Charlie loves to bring up the $2.4 million an hour guy (forgetting that some freakish anomaly is not a reason to punish the other 300 million Americans). While he is absolutely wrong to use it as an impetus for change, he is right that it points to a problem in our moral structure to accept this type of thinking. Wall Street as it exists today is a perversion of the concept of a morally based capitalistic society. I use Wall Street loosely because there are some aspects of it that this does not apply to. The underlying thought I am pursuing here is this: The question for me is not whether someone has the “right” to make $2.4 million an hour. I most assuredly believe that they do. However, the means that are used to gain that wealth are subject to intense scrutiny.

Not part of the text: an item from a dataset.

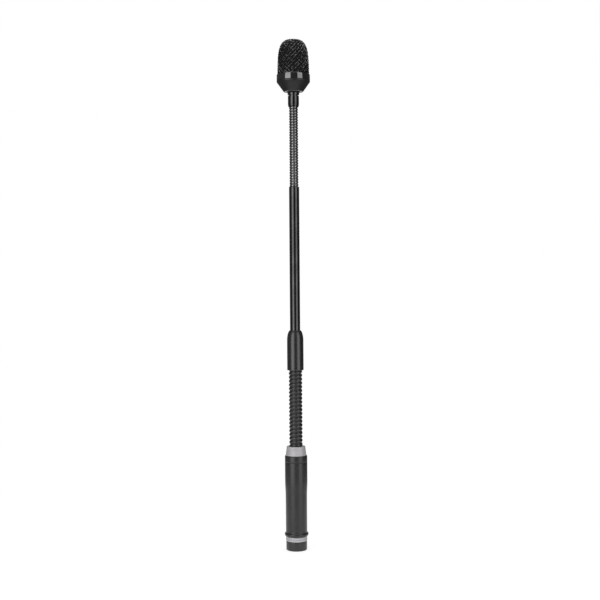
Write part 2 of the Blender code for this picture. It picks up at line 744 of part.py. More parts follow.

What a major part of Wall Street has become is little more than the manipulation of money and capital. A vast amount of “government allowed” transactions are meant to do little else other than manipulate wealth. A man who does little more than “play the market” in order to create wealth from nothing more than transaction trickery is not contributing to society in some way and most assuredly is pursuing money rather than pursuing growth or advancement. This should not be accepted in a moral society. It goes against, or undermines, the spirit of what capitalism is intended to accomplish. Much like the blatantly destructive activities of the Federal Reserve, the man who manipulates the market in this way is creating money from nothing.
The wealth was not generated by the production of a good. It was not generated as a result of the work of someone at all. It was generated by manipulating the system, trading this piece of paper for that one. It is, essentially, false productivity. The wealth appeared out of thin air, and thus is fragile and fleeting. Where Charlie falls down in using this example is that this wasn’t done on the back of the worker. It wasn’t done on the back of anyone. It was done through the manipulation of pieces of paper to show wealth that is not backed up by anything other than promises on a different piece of paper. This is not beneficial for society, not beneficial for the market, and not beneficial for any other man than the one who did the manipulating.

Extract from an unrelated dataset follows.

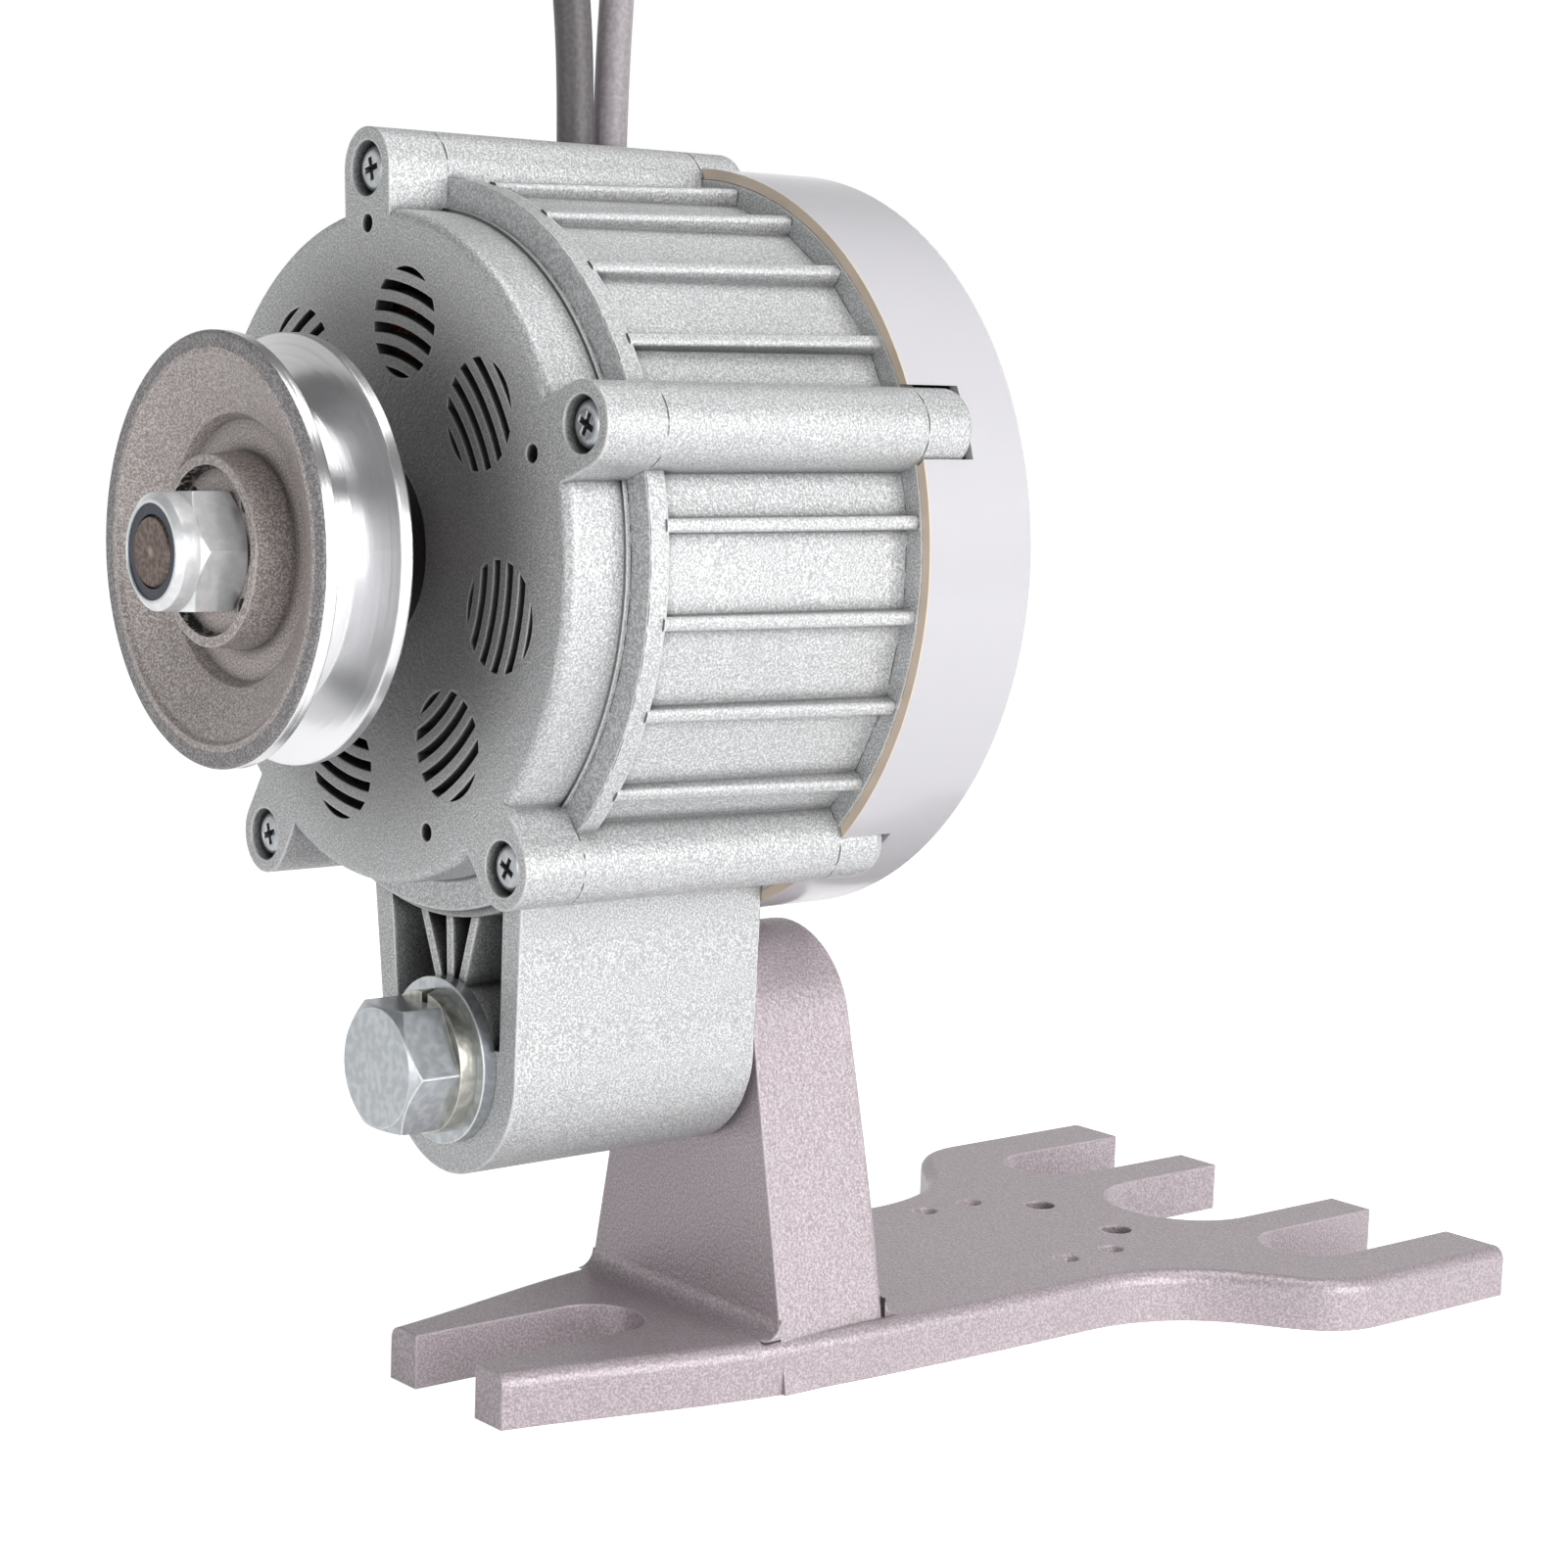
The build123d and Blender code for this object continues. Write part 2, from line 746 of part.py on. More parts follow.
def make_rear_cover():
    front = body_rear_y
    rear = cover_rear_y
    inner = cover_radius - cover_wall
    shell = turned([
        (inner, front),
        (cover_radius, front),
        (cover_radius, rear),
        (0, rear),
        (0, rear - cover_wall),
        (inner, rear - cover_wall),
    ])
    corner = shell.edges().filter_by(GeomType.CIRCLE).filter_by(
        lambda e: abs(e.radius - cover_radius) < 0.01
    )
    shell = fillet(corner.group_by(Axis.Y)[-1], cover_edge_radius)
    notch = boss_outline(boss_root_radius, boss_radius + cover_notch_play)
    for angle in boss_angles:
        cut = slab(notch, front - 1, lug_end_y + cover_notch_play)
        shell = shell - Rot(0, -angle, 0) * cut
    for x, z in post_places():
        shell = shell - rod(cover_screw_radius + 0.2, rear - 2 * cover_wall, rear + 1, x, z)
    return one(shell)


def make_cover_screws():
    top = cover_rear_y
    head = turned([
        (0, top),
        (cover_screw_head_radius, top),
        (cover_screw_head_radius, top + cover_screw_head_height * 0.5),
        (cover_screw_head_radius * 0.7, top + cover_screw_head_height),
        (0, top + cover_screw_head_height),
    ])
    cross = Box(3.6, 1.6, 0.8) + Box(0.8, 1.6, 3.6)
    tip = top - cover_wall - cover_screw_length
    screw = head - Pos(0, top + cover_screw_head_height, 0) * cross + rod(cover_screw_radius, tip, top)
    return group([Pos(x, 0, z) * screw for x, z in post_places()], "cover_screws")


def bearing(bore, outer, width, y0, ball_radius, ball_count):
    """Outer ring, inner ring and balls of one deep-groove bearing."""
    middle = y0 + width / 2
    pitch = (bore + outer) / 2
    groove = ball_radius + ball_play
    track = revolve(Pos(pitch, middle) * Circle(groove), Axis.Y)
    outer_ring = ring(outer, outer - race_height, y0, y0 + width) - track
    inner_ring = ring(bore + race_height, bore, y0, y0 + width) - track
    balls = []
    for k in range(ball_count):
        x, z = at_angle(pitch, 360.0 / ball_count * k)
        balls.append(Pos(x, middle, z) * Sphere(ball_radius))
    return one(outer_ring), one(inner_ring), balls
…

Where Charlie and I differ in this situation (and you can correct me if I am wrong CS, I am not trying to misrepresent you), is that Charlie is focused on the action taken by the man after he earns it, while I am focused on HOW he earned it. I believe that Charlie would be absolutely fine with a man making $2.4 Million an hour if that man turned around and gave all of it to feeding the poor. I, on the other hand, am not OK with it because it isn’t real wealth. It goes against the concepts of supply, demand, productivity, and price that are fundamental to making the market work. Meanwhile, BF supports it because it is in the interest of freedom to allow a free man to earn whatever another free man wants to pay him (you can also correct me if I am wrong BF, I don’t want to misrepresent you). But in this case I don’t think the free men argument applies.
Why does this type of activity cause capitalism to fail? Because by its very nature the activity defies the laws of the market. Smarter economists than I have attempted to help people understand that the forces of the market are immutable. You can attempt to “control” them if you like, but you will fail. Demand will still increase when prices are low. Prices will rise when supply is low. There is no way around these irrevocable truths. Capitalism at its heart is meant to use these market forces in the right way. When we allow people to manipulate them, it distorts the market. And this is a key: Regardless of what economic or political system you deem as correct or moral or best serving, the market will correct for whatever distortions you cause whether you like it or not.
Yes, a government, especially a powerful one like ours, can manipulate the market effectively for a very long time. But the only possible result from doing so is that the distortion becomes greater, and thus the resulting correction will also become greater. This is a simple fact that BF has been trying to get people to understand for as long as he has been here. It isn’t about what is moral, what is right, or what is desirable. It is about what simply “is”, whether we like it or we don’t. There is nothing that can stop this from being true. I think that BF sometimes turns people away from this truth because he refers to it as “the universe,” and that makes some of you think he is crazy. But his point should still stand. Call it the universe, call it the big guy in the sky, call it the invisible hand, call it whatever you like. The point is that there are ways that things WILL occur in the world, laws if you will. You can’t stop gravity from naturally being gravity no matter what you believe. And you cannot stop market forces from behaving like market forces.
Politicians today continue to strip rights from the people because each generation desperately attempts to make sure that it is the next generation that has to deal with the correction rather than their own. The pace of this demise of our country quickens over time because the more required to avoid the correction, the more desperate the people become and the more willing they are to sacrifice freedom for security. But I digress…
The point that I think needs to be understood as we relate the actions of these men taking these actions is that they would not be accepted by “the people” as legitimate manipulation if it weren’t for the fact that government has deemed it legitimate. I think this gets lost on a lot of people. BF’s point is often that you cannot stop bad men from being bad men. But you can stop making their bad actions legitimate and legal by the decree of government. And for the record, Charlie, this doesn’t make me a “BF sycophant.” It merely is me attempting to better explain what I believe his position is. Because in this arena, I do believe that he is dead on, not because I worship him, but because he is right. Use agreement with him as a belittlement tool all you like, but I would prefer you instead made some attempt to prove his point wrong.
Capitalism began to falter in practice when we lost our moral way and began accepting that it is OK to crave wealth just for the sake of creating wealth. It was a small step in the sequence, but it was by far the most critical one. One day we accepted that it was OK to create wealth to further industry or to grow the economy. Then we took the fatal step of accepting that it was OK to create wealth simply to create wealth. And that led us to the point where we are today. Wall Street out of control, banks operating on the fractional reserve system, the destruction of the gold standard (or any actual value based standard).
We no longer, as a society, remain steadfast in the belief that wealth must have value to back it up, which is why we see the collapse of the US dollar as possible. When it stopped being back by anything of value, we stopped having the ability for it to retain its value no matter what. When you create wealth via magic, you also create the ability for that wealth to disappear just as magically.